I just updated my list of 2019 movies that are directed by women, and it gave me a chance to think about what movies to watch over the next few weeks–and also to get excited about what’s ahead for the year. So, here’s a preliminary last. Two of these, High Life and My Zoe are repeats from last year, because they didn’t end up being slated for release until this year–but I am still just as eager to see them. . .
SWORD OF TRUST Writer & Director: Lynn Shelton
This is an ensemble comedy, starring Marc Maron, Michaela Watkins, and Jon Bass among others. I like Shelton’s low-key movies, especially when she does comedy. I’m also a fan of Maron and his WTF podcast. So, I’m here for this one. In theaters March 8.
HIGH LIFE Writer & Director: Claire Denis
This sci-fi movie is French director Claire Denis’s English-language feature film debut. It revolves around a group of prisoners who have been sent into deep space as a way to shorten their sentences. Apparently, Denis has been trying to make this movie since 2002 and wrote the screenplay with Philip Seymour Hoffman in mind. After Hoffman’s death in 2014, Robert Pattison signed on for the lead. I’m intrigued by the premise and the trailer is so creepy I couldn’t finish watching. In theaters April 12.
BOOKSMART Director: Olivia Wilder; Writers: Susanna Fogel,
Olivia Wilde’s directorial debut about smart high school girls who decide they spent too much time studying and need to catch up on all the fun they missed out on — in one night. Looks like fun and I’ve been a fan of Olivia Wilde since Drinking Buddies. In theaters May 24.
WINE COUNTRY Director: Amy Poehler; Writers:
What?? Amy Poehler is directing a movie? Based on a real-life girls trip movie she took with her SNL pals? Starring Maya Rudolph and Tina Fey? Who would not be looking forward to this movie? Premiering on Netflix sometime in May.
A BEAUTIFUL DAY IN THE NEIGHBORHOOD Director: Marielle Heller
Marielle Heller’s last two movies, Diary of a Teenage Girl and Can You Ever Forgive Me? were delightful despite being about kind of depressing circumstances. So what will happen when she’s given an actually delightful subject, starring America’s most delightful actor? People already seem VERY excited bout seeing Tom Hanks in his Mr. Rogers costume — I don’t think I’ve ever seen so much press coverage of an on-set photo. So, it’s safe to say I’m not the only one waiting for this one. In theaters November 22.
LITTLE WOMEN Writer & Director: Greta Gerwig, based on the Louisa May Alcott novel
I watched Lady Bird twice, and the first time I thought that Laurie Metcalf was the heart of the movie, and the second time I thought it was actually, secretly, Tracy Letts. And neither of them was the star. That is just to say that Greta Gerwig has a way with actors. I can’t wait to see what she does with this story and this cast — several of them returning from Lady Bird.

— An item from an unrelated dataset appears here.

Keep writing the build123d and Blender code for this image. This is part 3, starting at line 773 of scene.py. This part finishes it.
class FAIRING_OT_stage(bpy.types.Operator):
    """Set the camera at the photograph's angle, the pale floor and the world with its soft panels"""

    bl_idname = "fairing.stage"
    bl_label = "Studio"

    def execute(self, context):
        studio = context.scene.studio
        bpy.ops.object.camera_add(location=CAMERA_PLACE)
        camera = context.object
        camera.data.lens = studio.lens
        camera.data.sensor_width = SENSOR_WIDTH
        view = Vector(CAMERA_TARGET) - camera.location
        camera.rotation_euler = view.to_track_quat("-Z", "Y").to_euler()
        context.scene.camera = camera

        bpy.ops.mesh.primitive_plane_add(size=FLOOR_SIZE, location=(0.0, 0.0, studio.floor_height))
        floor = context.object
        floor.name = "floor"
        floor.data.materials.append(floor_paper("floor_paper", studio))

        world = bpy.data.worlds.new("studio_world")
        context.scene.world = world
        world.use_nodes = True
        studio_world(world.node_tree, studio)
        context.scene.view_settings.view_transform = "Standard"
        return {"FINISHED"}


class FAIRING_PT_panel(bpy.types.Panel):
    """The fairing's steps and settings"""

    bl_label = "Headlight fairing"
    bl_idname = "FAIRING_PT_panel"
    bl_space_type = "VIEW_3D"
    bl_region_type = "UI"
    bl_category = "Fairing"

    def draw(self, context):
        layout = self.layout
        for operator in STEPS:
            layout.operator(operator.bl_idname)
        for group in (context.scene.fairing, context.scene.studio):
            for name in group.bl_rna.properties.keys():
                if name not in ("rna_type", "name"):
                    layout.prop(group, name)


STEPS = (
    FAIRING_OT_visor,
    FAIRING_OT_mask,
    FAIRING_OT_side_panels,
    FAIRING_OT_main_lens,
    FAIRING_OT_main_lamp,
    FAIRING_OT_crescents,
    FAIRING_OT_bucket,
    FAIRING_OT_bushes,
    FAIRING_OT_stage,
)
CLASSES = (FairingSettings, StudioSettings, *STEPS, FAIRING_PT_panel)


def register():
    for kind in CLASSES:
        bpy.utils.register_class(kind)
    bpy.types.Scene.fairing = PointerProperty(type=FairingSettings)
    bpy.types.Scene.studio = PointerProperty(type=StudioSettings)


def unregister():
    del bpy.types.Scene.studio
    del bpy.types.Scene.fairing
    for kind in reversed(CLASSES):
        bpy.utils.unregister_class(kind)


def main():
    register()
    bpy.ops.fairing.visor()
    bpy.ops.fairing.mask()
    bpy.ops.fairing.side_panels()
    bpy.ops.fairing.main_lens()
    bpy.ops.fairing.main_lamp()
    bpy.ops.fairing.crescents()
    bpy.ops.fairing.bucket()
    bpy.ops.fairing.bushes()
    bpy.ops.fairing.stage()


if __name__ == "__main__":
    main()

PASSING Writer & Director: Rebecca Hall, based on the novel by Nella Larsen
Yet another directorial debut from an actress–did Greta Gerwig inspire them? This is movie based on Nella Larsen’s 1929 novel by the same name about an African-American woman who choose to “pass” as white in order to marry her husband. My book group just read this book last year and I remember thinking to myself, wow, this would be a great movie. I guess Rebecca Hall thought the same thing. Starring Tessa Thompson and Ruth Negga. Release date TBD.
THE LAST THING HE WANTED Writer & Director: Dee Rees, based on the novel by Joan Didion
I’m not familiar with the 1996 Didion novel this movie is based upon, but it sounds interesting: a journalist quits her job to become an arms dealer. More importantly, it’s directed by Dee Rees, whose debut film Pariah, has stuck with me for years. I’m curious about whatever she’s up to. Starring Anne Hathaway and premiering on Netflix at some point this year.
This movie should have come out last year, but Delpy lost a key piece of funding in late 2017, delaying the whole production. The departing investor told her he was backing out because “Women directors are emotional, women directors are unreliable.” Whatever. Delpy found the money elsewhere and finished her movie, about a woman recovering from a bad marriage and raising her daughter, Zoe. Delpy says it’s her best writing yet, and I believe it. In theaters at some point this year–I hope!